I have the utmost respect for women who stay home and raise their children. My brothers and I would not be the people that we are had she not been home.

She and my dad have always told  me to get an education. Because, there may be a day (and there WILL be a day) where I need to support myself. And that day would have been made easier by getting my education first.

Women are already married without education. And that is awesome. And there is nothing wrong with getting an education after you are married. But, the point? Get an education, some way some how.

Advice for Women

I know sometimes people don't agree with what I say. It comes with the territory. I'm okay with that. But, something I have learned that I want women to know. This road hasn't been an easy one. Its been long. Sometimes I felt like I was walking barefoot. Most of the time I feel like I am walking alone. Its been hot some days and rainy other days. It's been a long walk and some days, it seems like there will never be an end.

I've learned a lot of lessons along the way. I've grown. I've become a COMPLETELY different person than I was two years ago. Unrecognizable even. The biggest lesson I've learned and the most important is that you don't know what tomorrow holds. I want to say that again: You do NOT know what tomorrow holds. You can't count on your spouse for tomorrow. Whether it is by divorce or something unspeakable, you do not know what is going to happen.

That being said, I don't have an education. I lied, I should say I don't have a full education. I have about half of an education. I thought I wouldn't be able to finish. I thought I was just going to have to work my ass off an pay nothing jobs. Wrong. I do get to finish my education. And I am finishing my education. But, the thing is, it would have been easier to finish my education before I got married. As a normal college student would. But, of course I learn things the hard way.

Honestly, I would tell women to do it the easy way. Go to school, Get a degree, Get a job and then get married. Or at least have a degree before you get married. Because it is so much harder to do it this way. And you need to be able to support yourself. If tomorrow holds some unspeakable future, you want to have a job or be able to get a job that allows you to support yourself.

I look at the women who are homemakers and have no skills other than changing diapers and cooking dinner and no real marketable skills, and it makes me wonder what they would do if they were put in my situation. And they can tell me that they don't believe in divorce. I can understand that. Neither do I and I am still in this situation. As I said before, you never know. I fully trusted him and his beliefs. So, what security can you have in that?

I know, right now those exact susie homemakers are rolling their eyes at me, thinking I'm an idiot and all out genuinely hating me. Deep down, you know I'm right. You know there is a chance he could leave, something unspeakable could happen, he could lose his job or you could outright NEED to get a job. And then what?

I'm not against wanting to be a stay at home mom. There is NO shame in that. And that is not what I am saying. But, going through everything I've gone through has taught me how crucial it is to get an education.

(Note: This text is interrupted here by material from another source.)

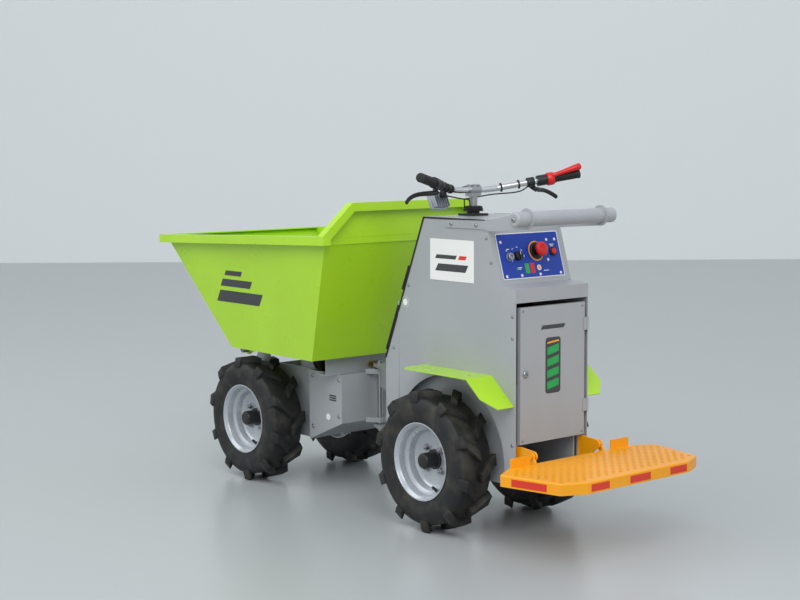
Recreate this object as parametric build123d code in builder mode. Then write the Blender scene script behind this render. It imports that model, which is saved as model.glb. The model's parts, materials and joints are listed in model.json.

I'll leave you with this. Even if you never use a college education at a job, isn't it worth it just to be educated?

17 October 2010

ugh.

I'm not stupid. Not by any definition of the word. And I'd venture to say that I'm pretty smart- okay really smart. So, the most frustrating thing in the world is when I don't understand a subject in school. This has never happened. I usually get things so well that I stop paying attention- hence the negative direction my education has taken. But, since I've been back in school I've been really focused. I read my econ book every week and I do my work and I post on our discussion boards and I get it. And then I take the test. And I fail. And not just a little. I'm saying on the last two quizzes I've gotten 4 out of 10. FOUR! FOUR! Do you know how great my "C" in Econ looks next to the "A" in my other two classes? And right now, I'm barely holding on to that "C". I want to cry. I want to crawl in a hole and cry. And my natural instinct is to say eff it and stop doing my work for the class. And I really want to. But, I can't. If I don't pass all my classes this semester, the school won't give me my scholarship money next semester, which means no school next semester. THIS SUCKS.

20 September 2010

Frustrations

So, I'd like to say life is going fabulously and I just have my moments. That's not exactly the truth. Life is good. My classes are going well. And I really like the online format, now that I am focused on what I really want to do (write.. duh). But, the area that is getting me down is finances. Am I broke? Not exactly. But, I will be very soon.

I took that job up in Orange County, with the intention of moving up there. But, as it turns out, it was costing me more to work up there then I was making. And, I couldn't afford to move. So, I had to quit. We're still not sure if this is going to ruin my unemployment claim. I'm currently waiting to hear from them and find out.

And, yes, I did get a job. The one I interviewed for the day I moved back down here. The teacher's aide position. But, it still hasn't started. Its been over two weeks. I'm ready to start working. The problem too, is that you only get paid once a month. So, at this rate, I won't get a paycheck for another 6 weeks. Talk about stressful!

So, my mom just told me to be careful what I write on my blog. That "the Navy might see it." Who gives a fuck? Seriously. Hopefully, they do see it, and they do see how frustrated I am with the crappy way this whole thing has been handled. Isn't there such a thing as free speech? I'm not writing anything bad. I'm not releasing any secrets. I'm writing, about my life. I'm doing exactly what I want to do for a career. Write. Actually, the more and more I write about this, the more and more frustrated I get.

I can understand not posting drunk pictures on Facebook. That makes sense. Because, really, who wants to hire a drunken mess? But, there's nothing on here about "oh I was so drunk this weekend." No. Because, that's not me. This is me, writing about my life. Take it or leave it.

If the Navy has a problem with this, then maybe I don't want to enlist?